Man ahnt schon, wie es weitergeht, aber es kommt alles noch viel schlimmer: Die kommenden Tage entwickeln sich für den Junglehrer zu einer Achterbahnfahrt bei der es immer nur steil bergab geht. Das Kollegium entpuppt sich als Panoptikum von gescheiterten Existenzen, die Schule als ausgeklügelte Bespitzelungsmaschinerie, und immer wenn man denkt "Noch schlimmer kann's aber jetzt nicht werden!" setzt Orths noch einen drauf.

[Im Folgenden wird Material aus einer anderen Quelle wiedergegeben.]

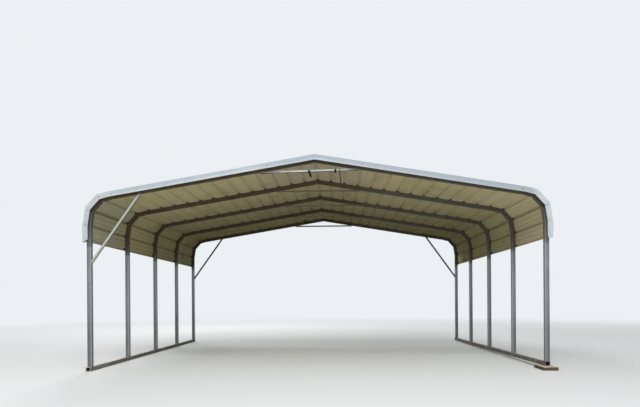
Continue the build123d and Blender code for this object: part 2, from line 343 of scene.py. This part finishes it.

Markus Orths hat selbst als Lehrer gearbeitet, bevor er sich ganz der Schriftstellerei verschrieb. Er weiß also, wovon er schreibt. Und so lernt man in diesem brillanten satirischen Roman den Lehrerberuf einmal aus einer anderen als der ewig gleichen Feuerzangenbowlen-Sichtweise eines ehemaligen Schülers kennen. Hier schreibt ein Insider, der alle Aspekte unseres Berufes aus eigener Anschauung kennt. Methodenfeuerwerke übereifriger Referendare, Raumpiraterie und Schlüsselklau habe ich schon öfter erlebt, als man sich als Außenstehender vorstellen kann. Auch pingelige Lehrbuchbewacher, bürokratisches Verwaltungspersonal oder kafkaeske Besuche durch die Schulaufsichtsbehörde kennt jeder meiner Kollegen. Zwar ist dies hier alles ziemlich überspitzt dargestellt und zeitlich stark verdichtet, aber im Prinzip gibt es solche Typen und Situationen durchaus. Gottseidank nicht so geballt, wie an dem im Roman dargestellten Gymnasium.

Ein zum Brüllen komisches Buch, das zu lesen ich uneingeschränkt empfehle. Auch meinen Kolleginnen und Kollegen! Nehmen Sie sich ein Beispiel an mir, meine Damen und Herren: Ich habe es inzwischen zum dritten Mal in mich hineingefressen.